Attacco a Erbil, Warda: «L’Iraq ha bisogno di messaggi di pace»

L’arcivescovo condanna il lancio di razzi contro le forze della Coalizione internazionale a guida Usa. «La visita del Papa diventa sempre più vitale»

Nella notte tra 15 e 16 febbraio sono tornati a volare razzi, a Erbil, nel Kurdistan iracheno, che si prepara a ricevere la visita di Papa Francesco, in programma per il 7 marzo. L’attacco era diretto tra la zona dell’aeroporto e la base delle forze della Coalizione internazionale a guida Usa a Erbil. Il bilancio provvisorio parla di «un morto, un contractor forse americano, e di sei feriti, uno dei quali militare Usa». A Erbil ci sono in tutto 3.500 soldati, tra cui anche 860 italiani, tutti impegnati nella missione internazionale “Prima Parthica”/“Inherent Resolve”, attiva dal 14 ottobre 2014 nel contrasto all’Isis. L’attacco, rivendicato dalla milizia filoiraniana Saray Awliya al-Dam, “I guardiani delle brigate del sangue”, è stato il primo in quasi due mesi contro postazioni militari e diplomatiche occidentali in Iraq.

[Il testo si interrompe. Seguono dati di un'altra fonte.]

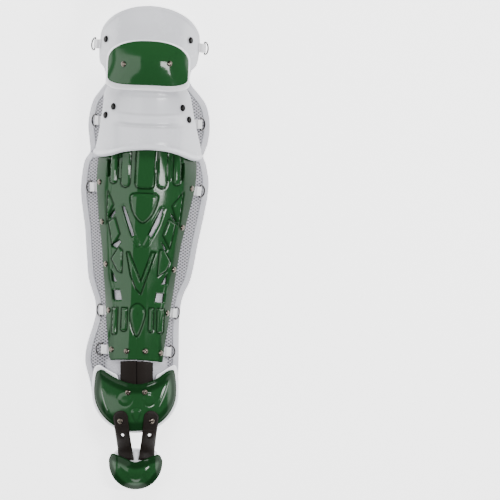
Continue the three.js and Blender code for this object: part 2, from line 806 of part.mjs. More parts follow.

Immediata la «ferma condanna» dell’arcivescovo caldeo di Erbil Bashar Matti Warda, che rinnova comunque la certezza nella visita del Papa, perché «il Paese ha estremo bisogno di parole di speranza su cui costruire un futuro di pace e di convivenza, basato sul rispetto dei diritti e sulla giustizia». L’Iraq, aggiunge, «ha bisogno di altro genere di messaggi che non sono i missili o gli attentati; le parole del nostro futuro devono essere riconciliazione, coesistenza, rispetto dei diritti. Dobbiamo uscire da questo tunnel di violenza e di attacchi, per questo la visita del Papa diventa sempre più vitale per tutto il nostro Paese e non solo, anche per tutta l’area mediorientale. Quello che arriva da Erbil e dall’Iraq – ancora le parole del presule – non è il messaggio di cui il nostro Paese ha bisogno. Condanniamo fermamente l’attacco e siamo pronti ad ascoltare e mettere in pratica le parole che Papa Francesco vorrà donarci».

Un attacco analogo all’aeroporto di Erbil si era verificato nel gennaio del 2020, pochi giorni dopo l’uccisione del generale iraniano Qasem Soleimani avvenuta all’aeroporto di Baghdad. Risale al 21 gennaio scorso, invece, un doppio attentato suicida in piazza Tayaran, nel centro di Baghdad, che ha provocato decine di vittime e circa 100 feriti. Le modalità di attuazione fanno ricordare quelle messe in atto dallo Stato Islamico. In quella occasione il patriarca caldeo Louis Raphael Sako aveva parlato di «messaggio di morte, che forse ha a che fare con il ritiro dei soldati Usa dal Paese, o con il progetto elettorale».